== The exercise ==
Begin at the line containing "STAKES.forEach((stake, k) =>" in the entries below and end at the line containing "for node in"; transcribe that range exactly and nothing outside it.

== Data in this exercise ==
++++
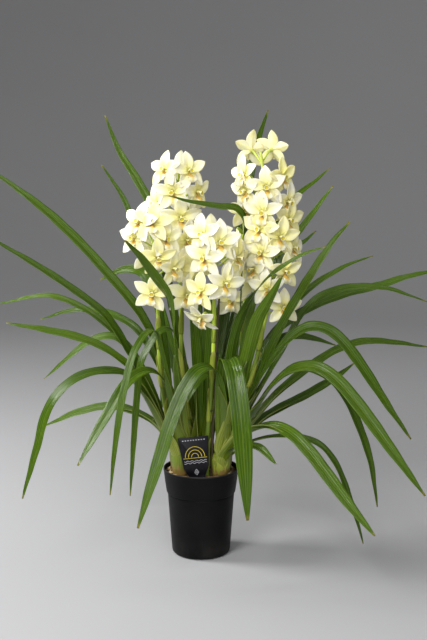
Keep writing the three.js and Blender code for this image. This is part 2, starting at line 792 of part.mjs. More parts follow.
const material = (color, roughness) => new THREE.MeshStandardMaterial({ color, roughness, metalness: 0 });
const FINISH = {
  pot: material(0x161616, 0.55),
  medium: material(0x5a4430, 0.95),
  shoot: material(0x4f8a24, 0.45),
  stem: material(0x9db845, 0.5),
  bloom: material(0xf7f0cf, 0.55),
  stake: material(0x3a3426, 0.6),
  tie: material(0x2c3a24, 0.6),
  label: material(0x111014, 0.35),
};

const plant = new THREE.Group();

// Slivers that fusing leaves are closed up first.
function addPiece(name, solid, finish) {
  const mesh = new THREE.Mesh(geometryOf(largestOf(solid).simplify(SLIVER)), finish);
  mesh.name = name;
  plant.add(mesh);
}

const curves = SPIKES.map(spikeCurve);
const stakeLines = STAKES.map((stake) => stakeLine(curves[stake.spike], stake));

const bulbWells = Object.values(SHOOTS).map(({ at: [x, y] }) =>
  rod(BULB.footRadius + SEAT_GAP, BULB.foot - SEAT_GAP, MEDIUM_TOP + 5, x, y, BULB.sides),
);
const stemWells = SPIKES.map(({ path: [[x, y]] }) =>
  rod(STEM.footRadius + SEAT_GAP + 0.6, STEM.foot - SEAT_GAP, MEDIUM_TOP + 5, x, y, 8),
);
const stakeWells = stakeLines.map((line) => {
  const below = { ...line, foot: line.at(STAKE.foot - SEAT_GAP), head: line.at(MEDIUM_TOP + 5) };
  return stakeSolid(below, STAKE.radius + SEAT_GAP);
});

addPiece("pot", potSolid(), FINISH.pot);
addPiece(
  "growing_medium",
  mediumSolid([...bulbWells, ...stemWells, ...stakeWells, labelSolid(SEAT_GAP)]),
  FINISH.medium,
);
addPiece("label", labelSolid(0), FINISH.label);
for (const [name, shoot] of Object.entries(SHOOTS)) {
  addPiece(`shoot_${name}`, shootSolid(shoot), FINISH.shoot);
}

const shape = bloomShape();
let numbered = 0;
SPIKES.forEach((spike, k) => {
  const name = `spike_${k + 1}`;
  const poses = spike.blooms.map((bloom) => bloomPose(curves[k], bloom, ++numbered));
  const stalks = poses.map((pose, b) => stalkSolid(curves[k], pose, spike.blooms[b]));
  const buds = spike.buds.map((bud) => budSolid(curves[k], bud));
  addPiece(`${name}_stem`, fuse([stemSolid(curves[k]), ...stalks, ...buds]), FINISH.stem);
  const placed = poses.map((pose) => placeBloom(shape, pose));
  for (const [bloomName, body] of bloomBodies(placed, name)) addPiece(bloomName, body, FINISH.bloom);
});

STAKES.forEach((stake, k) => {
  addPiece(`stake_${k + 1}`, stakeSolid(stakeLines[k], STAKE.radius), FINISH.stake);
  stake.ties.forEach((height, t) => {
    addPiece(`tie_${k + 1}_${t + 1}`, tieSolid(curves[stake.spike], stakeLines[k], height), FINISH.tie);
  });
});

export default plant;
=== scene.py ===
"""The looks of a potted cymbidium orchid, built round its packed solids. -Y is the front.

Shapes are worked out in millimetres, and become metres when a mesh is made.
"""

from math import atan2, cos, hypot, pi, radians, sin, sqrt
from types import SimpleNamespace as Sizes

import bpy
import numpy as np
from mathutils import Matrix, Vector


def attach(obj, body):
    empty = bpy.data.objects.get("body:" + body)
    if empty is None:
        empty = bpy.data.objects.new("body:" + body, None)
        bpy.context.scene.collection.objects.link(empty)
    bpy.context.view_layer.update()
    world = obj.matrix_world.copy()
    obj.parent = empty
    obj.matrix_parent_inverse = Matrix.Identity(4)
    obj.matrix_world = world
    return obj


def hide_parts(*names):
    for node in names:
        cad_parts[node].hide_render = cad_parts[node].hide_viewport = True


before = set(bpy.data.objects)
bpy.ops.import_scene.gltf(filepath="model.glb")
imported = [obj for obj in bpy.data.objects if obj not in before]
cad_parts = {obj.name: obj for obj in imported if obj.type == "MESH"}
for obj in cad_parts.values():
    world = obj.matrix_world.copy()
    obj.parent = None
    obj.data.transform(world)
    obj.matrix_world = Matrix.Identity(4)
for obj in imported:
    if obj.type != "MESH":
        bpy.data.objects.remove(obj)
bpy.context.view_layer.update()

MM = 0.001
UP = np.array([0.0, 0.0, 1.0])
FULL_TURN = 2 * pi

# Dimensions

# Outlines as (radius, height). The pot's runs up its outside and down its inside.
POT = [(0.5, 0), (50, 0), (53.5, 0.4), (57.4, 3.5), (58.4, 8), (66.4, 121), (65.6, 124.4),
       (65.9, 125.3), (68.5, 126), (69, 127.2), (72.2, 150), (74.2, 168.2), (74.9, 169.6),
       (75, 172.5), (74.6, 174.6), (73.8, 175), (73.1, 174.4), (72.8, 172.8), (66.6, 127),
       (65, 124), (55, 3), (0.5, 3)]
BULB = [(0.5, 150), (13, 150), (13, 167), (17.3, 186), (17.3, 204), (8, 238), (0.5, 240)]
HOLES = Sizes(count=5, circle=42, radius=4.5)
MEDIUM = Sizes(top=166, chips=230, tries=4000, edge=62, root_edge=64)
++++
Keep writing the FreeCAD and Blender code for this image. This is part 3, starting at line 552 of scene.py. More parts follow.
++++
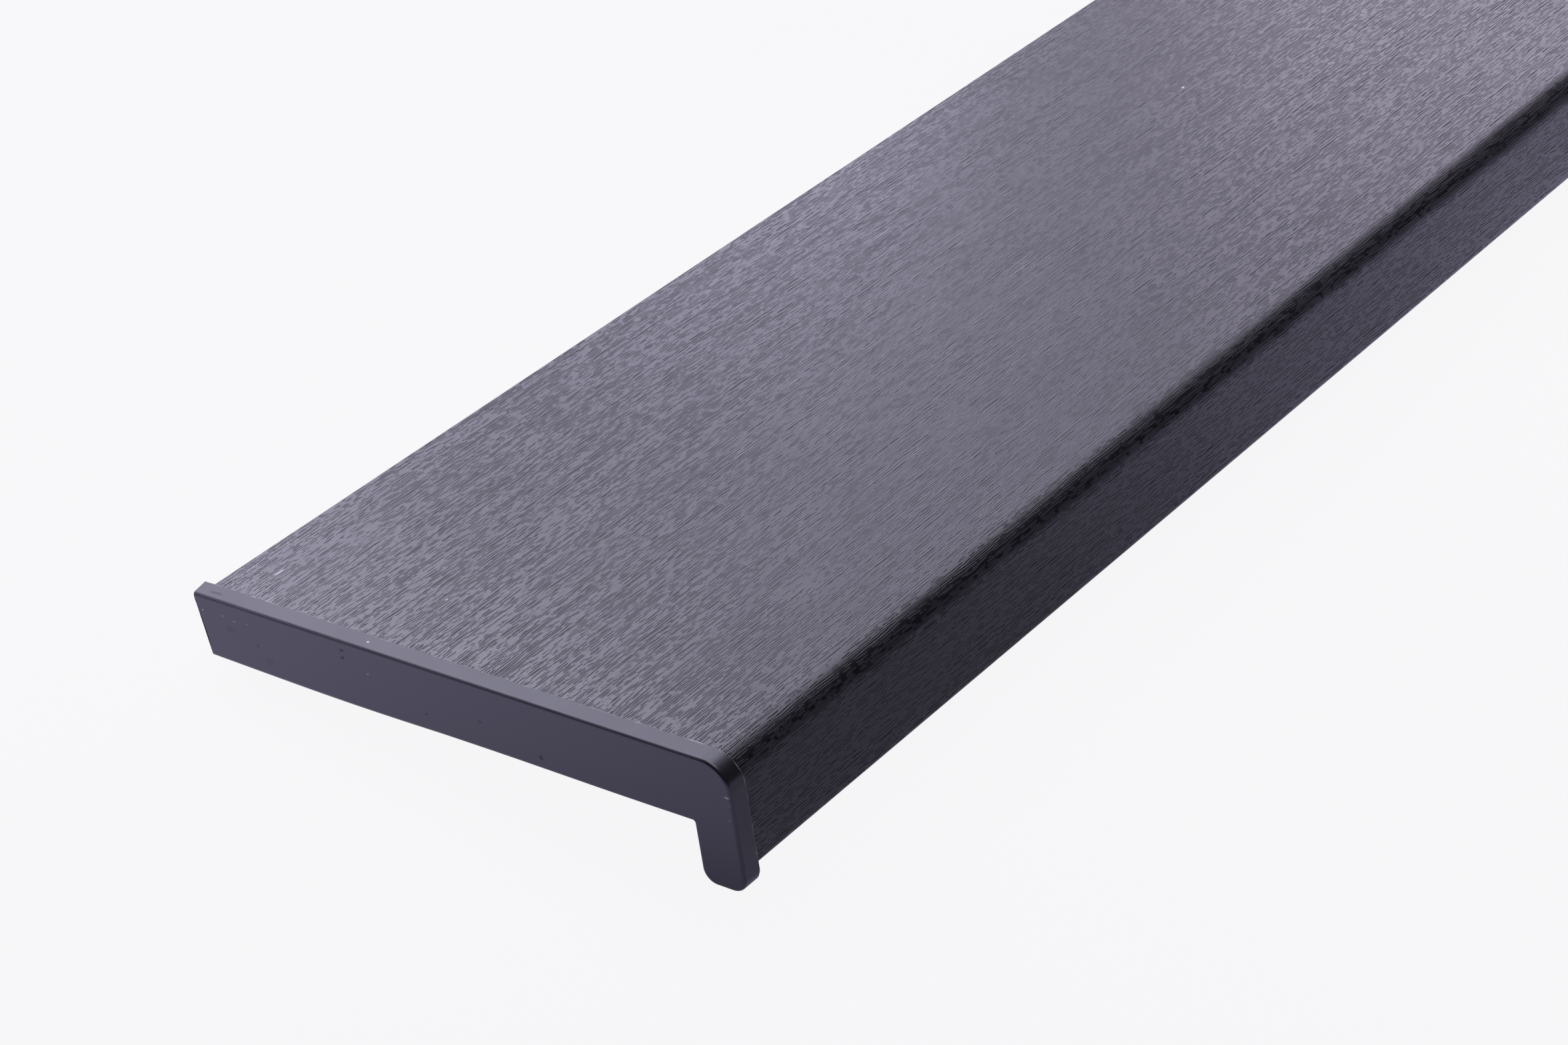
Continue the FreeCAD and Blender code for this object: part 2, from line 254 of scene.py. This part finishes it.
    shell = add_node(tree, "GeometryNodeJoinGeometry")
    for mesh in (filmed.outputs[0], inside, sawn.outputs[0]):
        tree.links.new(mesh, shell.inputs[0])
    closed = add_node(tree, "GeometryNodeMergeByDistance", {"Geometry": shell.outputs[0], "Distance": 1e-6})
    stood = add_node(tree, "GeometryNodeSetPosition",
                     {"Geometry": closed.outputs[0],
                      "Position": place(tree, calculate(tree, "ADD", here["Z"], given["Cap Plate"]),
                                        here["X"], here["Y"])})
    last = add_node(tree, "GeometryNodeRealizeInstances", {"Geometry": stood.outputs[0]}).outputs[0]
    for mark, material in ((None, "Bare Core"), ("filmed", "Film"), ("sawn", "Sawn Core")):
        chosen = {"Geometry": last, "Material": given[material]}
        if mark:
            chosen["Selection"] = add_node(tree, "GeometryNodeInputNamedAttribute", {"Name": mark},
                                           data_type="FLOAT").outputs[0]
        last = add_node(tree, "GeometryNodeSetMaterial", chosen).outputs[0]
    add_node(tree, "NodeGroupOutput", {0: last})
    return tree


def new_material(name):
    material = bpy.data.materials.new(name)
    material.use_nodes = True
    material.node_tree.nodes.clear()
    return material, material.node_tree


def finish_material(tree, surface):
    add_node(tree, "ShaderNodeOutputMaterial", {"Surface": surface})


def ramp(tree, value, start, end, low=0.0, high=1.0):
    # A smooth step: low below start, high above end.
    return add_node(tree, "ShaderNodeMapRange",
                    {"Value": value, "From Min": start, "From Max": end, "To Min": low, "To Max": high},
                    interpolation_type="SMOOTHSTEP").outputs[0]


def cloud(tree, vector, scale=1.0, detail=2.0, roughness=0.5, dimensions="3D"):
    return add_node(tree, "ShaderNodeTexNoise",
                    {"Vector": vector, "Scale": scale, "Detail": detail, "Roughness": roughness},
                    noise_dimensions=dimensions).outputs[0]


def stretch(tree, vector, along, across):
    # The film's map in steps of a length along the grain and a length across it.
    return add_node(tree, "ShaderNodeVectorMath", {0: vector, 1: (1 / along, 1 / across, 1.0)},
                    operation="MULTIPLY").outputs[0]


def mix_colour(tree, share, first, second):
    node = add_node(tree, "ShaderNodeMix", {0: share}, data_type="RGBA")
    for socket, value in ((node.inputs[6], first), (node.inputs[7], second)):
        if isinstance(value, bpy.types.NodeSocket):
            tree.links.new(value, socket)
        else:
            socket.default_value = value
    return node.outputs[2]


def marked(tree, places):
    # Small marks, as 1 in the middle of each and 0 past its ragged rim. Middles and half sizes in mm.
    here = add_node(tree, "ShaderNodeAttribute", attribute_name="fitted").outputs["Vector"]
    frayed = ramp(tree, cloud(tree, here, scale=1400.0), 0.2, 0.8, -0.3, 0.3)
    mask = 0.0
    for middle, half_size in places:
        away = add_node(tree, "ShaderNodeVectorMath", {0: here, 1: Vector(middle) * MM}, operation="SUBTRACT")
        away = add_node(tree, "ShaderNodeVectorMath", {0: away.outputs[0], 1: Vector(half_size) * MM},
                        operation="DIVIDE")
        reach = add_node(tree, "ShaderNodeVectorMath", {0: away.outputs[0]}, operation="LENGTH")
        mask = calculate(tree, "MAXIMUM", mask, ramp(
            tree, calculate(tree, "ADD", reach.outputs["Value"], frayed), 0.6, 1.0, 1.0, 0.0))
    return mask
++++
== Answer to the exercise ==
STAKES.forEach((stake, k) => {
  addPiece(`stake_${k + 1}`, stakeSolid(stakeLines[k], STAKE.radius), FINISH.stake);
  stake.ties.forEach((height, t) => {
    addPiece(`tie_${k + 1}_${t + 1}`, tieSolid(curves[stake.spike], stakeLines[k], height), FINISH.tie);
  });
});

export default plant;
=== scene.py ===
"""The looks of a potted cymbidium orchid, built round its packed solids. -Y is the front.

Shapes are worked out in millimetres, and become metres when a mesh is made.
"""

from math import atan2, cos, hypot, pi, radians, sin, sqrt
from types import SimpleNamespace as Sizes

import bpy
import numpy as np
from mathutils import Matrix, Vector


def attach(obj, body):
    empty = bpy.data.objects.get("body:" + body)
    if empty is None:
        empty = bpy.data.objects.new("body:" + body, None)
        bpy.context.scene.collection.objects.link(empty)
    bpy.context.view_layer.update()
    world = obj.matrix_world.copy()
    obj.parent = empty
    obj.matrix_parent_inverse = Matrix.Identity(4)
    obj.matrix_world = world
    return obj


def hide_parts(*names):
    for node in names:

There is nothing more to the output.